After years of diligence and perseverance, multinational team invented an algorithm for movie-recommendation that improves upon Netflix’s current algorithm by over 10%, beating the many other teams that vied for the same achievement. But this is all part of a contest: The team that accomplishes the goal (10% improvement in accuracy) and maintains their lead for a month wins one million dollars. The rest have just wasted their time.

Crowdsourcing is like an all-pay auction. One person benefits, and everyone else loses. In this case, even the team that “wins” isn’t necessarily winning. Think about it: Netflix is a 2 billion-dollars-a-year business. If you start a competing company whose product recommendations are over 10% better than that of the leading competitor (Netflix), don’t you think that you will get at least 0.01% of the 2 billion dollar business? That’s 200,000 dollars, every year. If you don’t think you can get even 0.01% of the business, then your algorithm isn’t good enough.

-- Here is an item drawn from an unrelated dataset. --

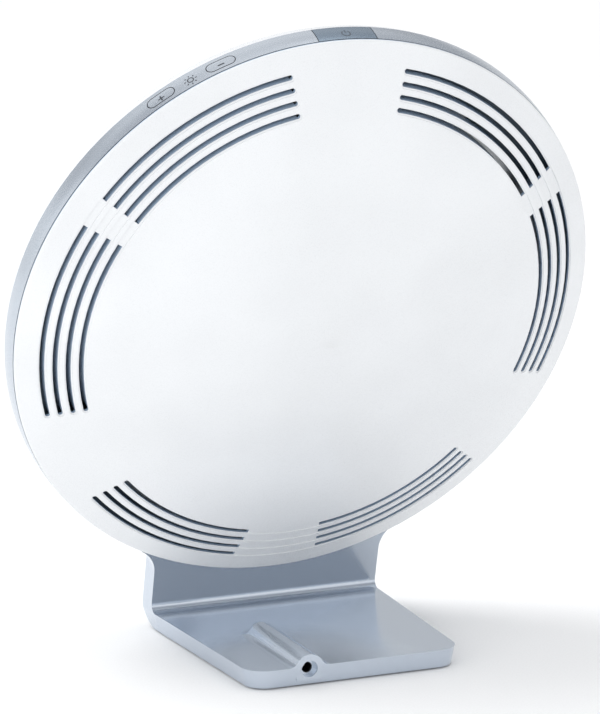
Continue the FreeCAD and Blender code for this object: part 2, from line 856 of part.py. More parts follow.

Speaking of algorithms, I am curious how they determined the 10% rate, and how efficient the algorithm is. If it takes twice as much computing power to produce a recommendation that’s 10% better, perhaps it does not make business sense (to double the cluster size). If it’s an NP-hard algorithm that works only on small samples, then it’s obviously not going to scale to all of Netflix. The semantics of the competition are important–so what are they?

I do wonder though: For those who participate in Crowdsourcing projects, do they expect to win? If so, how do they react to losing? If not, then are they participating just “for fun” or the experience? Really–what’s the incentive?